YouTube is Right to Take Down Violent Content

November 16, 2017

Photo by Rego KorosiĀ (CC BY-SA 2.0)
Photo by Rego KorosiĀ (CC BY-SA 2.0)

Although the U.S. government killed Anwar al-Awlaki, the most influential English-speaking extremist Muslim cleric over six years ago, more than 70,000 of his videos continued to be available on YouTube -- serving as a powerful tool for recruiting violent extremists.  

Offensive speech, violent speech, and the First Amendment

After being pressured by government officials and advocates, YouTube removed Awlaki’s videos promoting violence and adopted a policy whereby videos featuring him are flagged automatically and staff will manually ensure that the content does not contain or promote violence. However, his non-violent videos, such as his lectures on Islam, are still available online and comprise twenty-five percent of all of his videos.

Although YouTube does not have to adhere to the First Amendment the same way as the government, this new framework respects free speech even though many of Awlaki’s ideas on Islam are extreme and offensive. YouTube struck the appropriate balance in this case, and this balance is crucial in regulating online content and speech.

Offensive content is available over the internet -- whether it is extremist propaganda created by Muslims or non-Muslims resorting to Islamophobic speech. Tech companies should remove violent content from their platforms. But, they should not suppress offensive speech. Instead, they should promote positive content that community organizations produce.  

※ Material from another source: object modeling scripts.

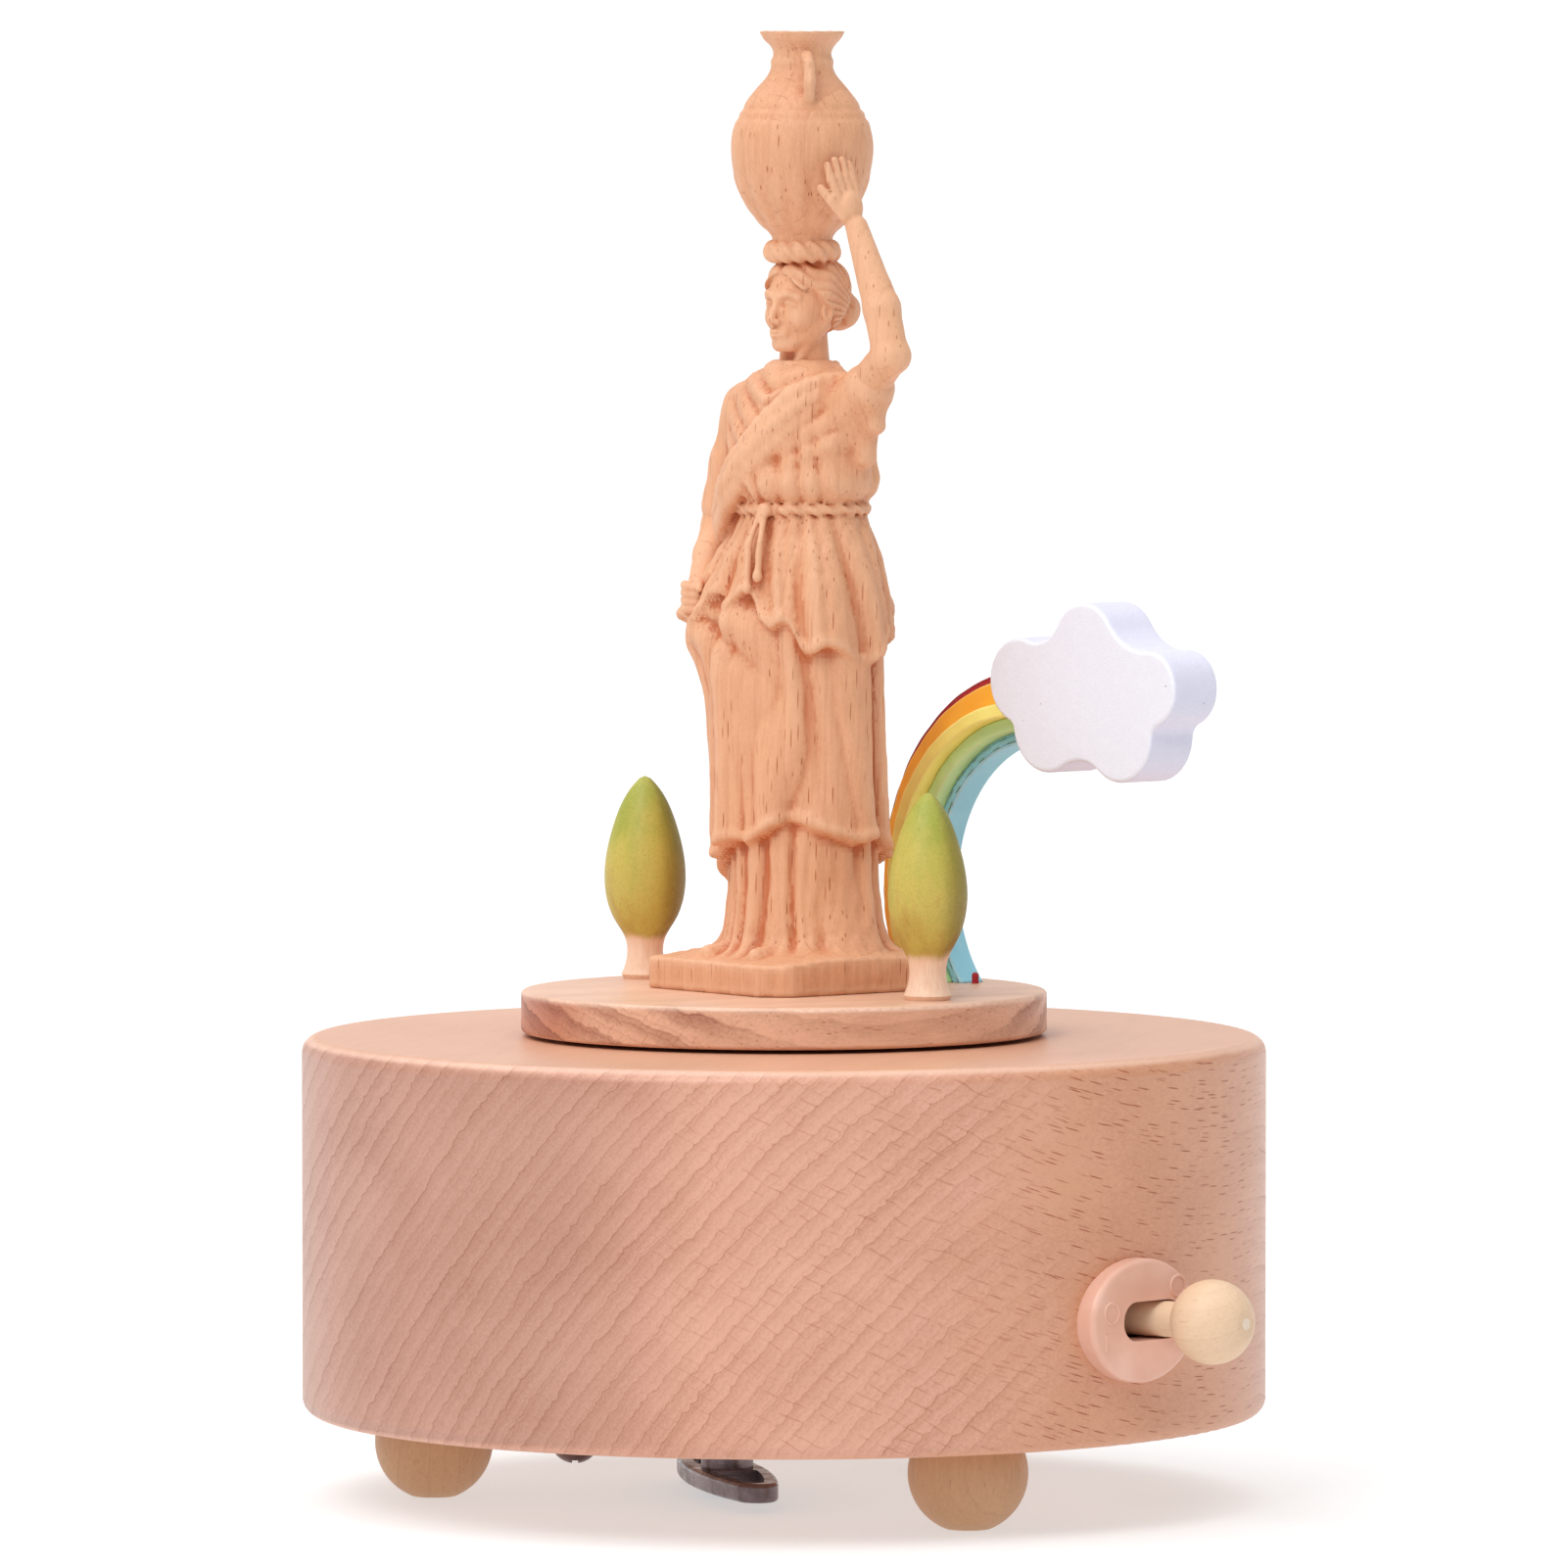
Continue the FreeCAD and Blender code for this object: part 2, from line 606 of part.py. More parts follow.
def carved_figure():
    """Robed figure that carries a tall jar on its head, on a slab, carved from one block."""
    x, y, base = PLINTH_X + FIGURE_ASIDE, PLINTH_Y + FIGURE_BEHIND, PLINTH_TOP
    unit = PERSON_H / 80.0
    robe = stack([(base - 0.4, x, y, 10.7, 9.0), (base + 3 * unit, x, y, 9.8, 8.6),
                  (base + 22 * unit, x, y, 10.3, 8.6), (base + 42 * unit, x, y, 11.4, 9.0),
                  (base + 53 * unit, x, y, 10.0, 7.8), (base + 61 * unit, x, y, 10.8, 7.0),
                  (base + 66.5 * unit, x, y, 8.6, 5.2)])
    neck = cyl(2.9, base + 64 * unit, base + 72 * unit, x, y)
    head = stack([(base + 68.6 * unit, x, y, 2.0, 2.4), (base + 70.4 * unit, x, y, 3.9, 4.3),
                  (base + 75 * unit, x, y + 0.3, 4.6, 5.4), (base + 79 * unit, x, y + 0.3, 3.9, 4.6),
                  (base + 80.6 * unit, x, y, 2.4, 2.8)])
    pad_z = base + 79.6 * unit
    pad = cyl(4.4, pad_z, pad_z + RING_PAD_H, x, y)
    jar_z = pad_z + RING_PAD_H - 0.4
    jar_shape = [(0.0, 3.6), (0.2, 6.4), (0.46, 8.2), (0.7, 6.2), (0.84, 3.6), (0.92, 3.9), (1.0, 4.9)]
    jar = stack([(jar_z + JAR_H * share, x, y, r, r) for share, r in jar_shape])
    raised = limb([(x + 8.4, y, base + 62 * unit), (x + 16.8, y - 1.5, base + 69 * unit),
                   (x + 9.4, y - 1.5, base + 88 * unit)], [3.4, 2.8, 2.2])
    lowered = limb([(x - 8.4, y, base + 62 * unit), (x - 12.8, y - 1.0, base + 49 * unit),
                    (x - 9.6, y - 7.6, base + 41 * unit)], [3.4, 2.8, 2.3])
    return in_scene(fuse(plinth(), robe, neck, head, pad, jar, *raised, *lowered))


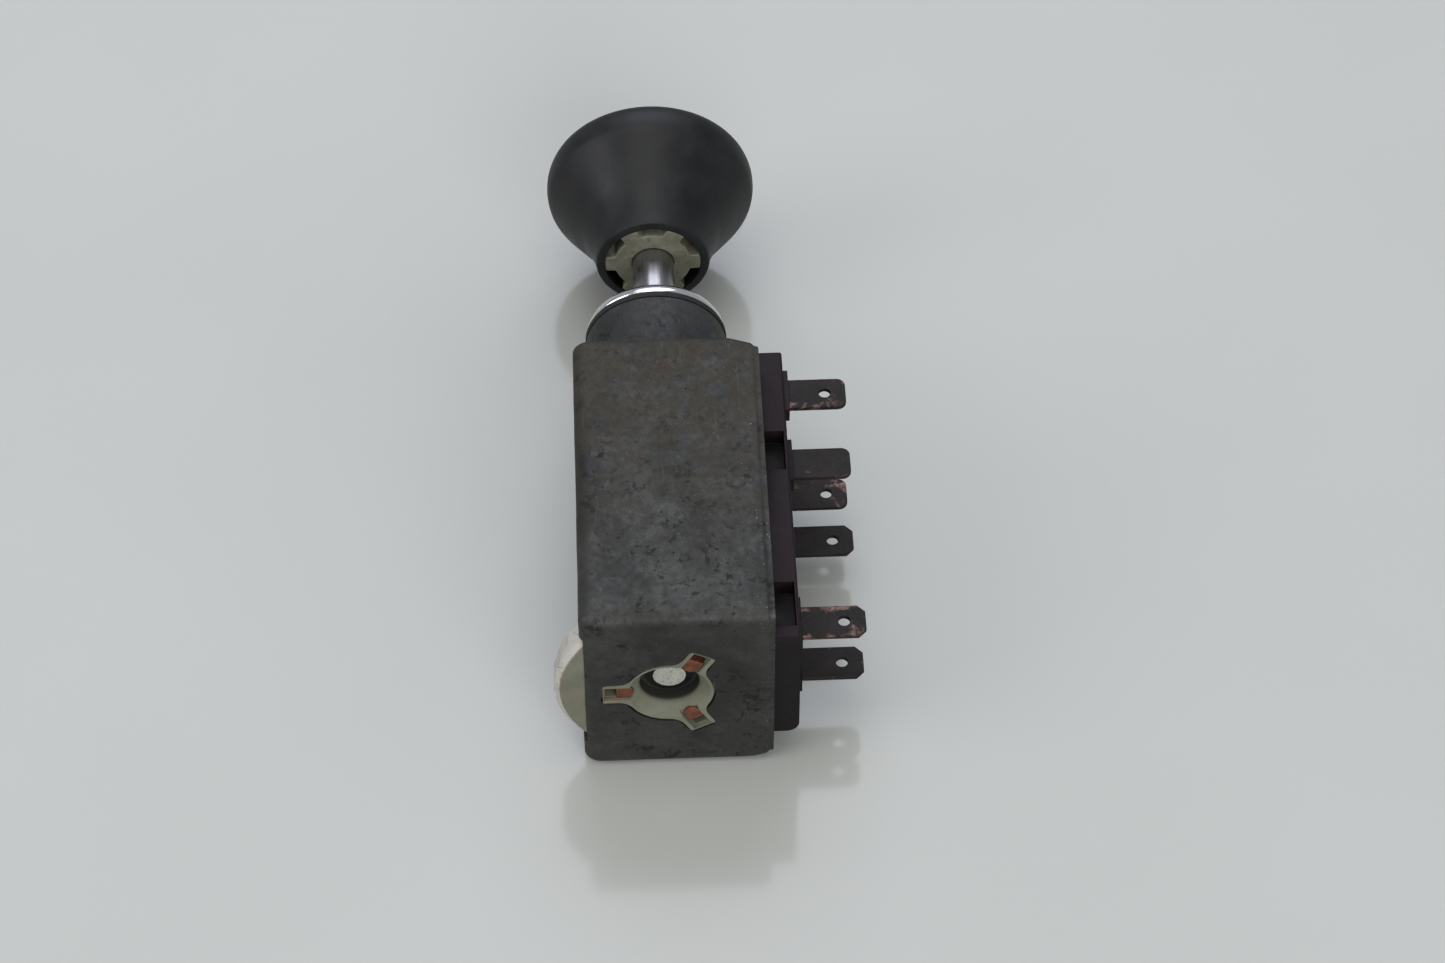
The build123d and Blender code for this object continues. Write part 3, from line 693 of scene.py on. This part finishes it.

Tech companies must be considered partners

For years, civil society leaders and organizations have been creating positive content on their own by putting forth their own stories and experiences, like MPAC co-founder Dr. Maher Hathout's “Islam: Questions You Were Afraid to Ask” series and “The Secret Life of Muslims.” Online platforms -- tech companies -- have the power to reach millions of people and bring positive content to the surface for their users to see. They must work to ensure that positive content reach other Americans because these types of stories bring us closer together and foster an environment of inclusivity.

YouTube’s recent decision is a reminder that civil society has a role in elevating narratives, such as prevalent, mainstream nonviolent interpretations of Islam, to counter extremist propaganda and seek content that is inclusive rather than divisive. Through this method, tech companies can demonstrate to its users that content like Awlaki’s propaganda is toxic and unsupported by the overwhelming majority of Muslims. 

There are additional ways to combat violent speech

Awlaki uploaded tens of thousands of videos preaching violent extremism, and was cited as an influence in other violent extremist attacks. He inspired many violent extremists to fight for groups like ISIS and al-Qaeda.

Awlaki’s popularity on social media demonstrates that violent extremism involves an ideological battle -- a war of ideas. He died, but his violent propaganda did not. There is no military solution against violent extremism. The fight against violent extremism is primarily an ideological battle -- not a military battle. We cannot afford to make our military strategy the only strategy.

The fight against violent extremism requires civil society’s involvement. Tech companies can respect First Amendment rights without suppressing offensive content by removing violent content and not suppressing offensive content. These companies must make mainstream narratives available to their users in order to create a more inclusive, pluralistic society.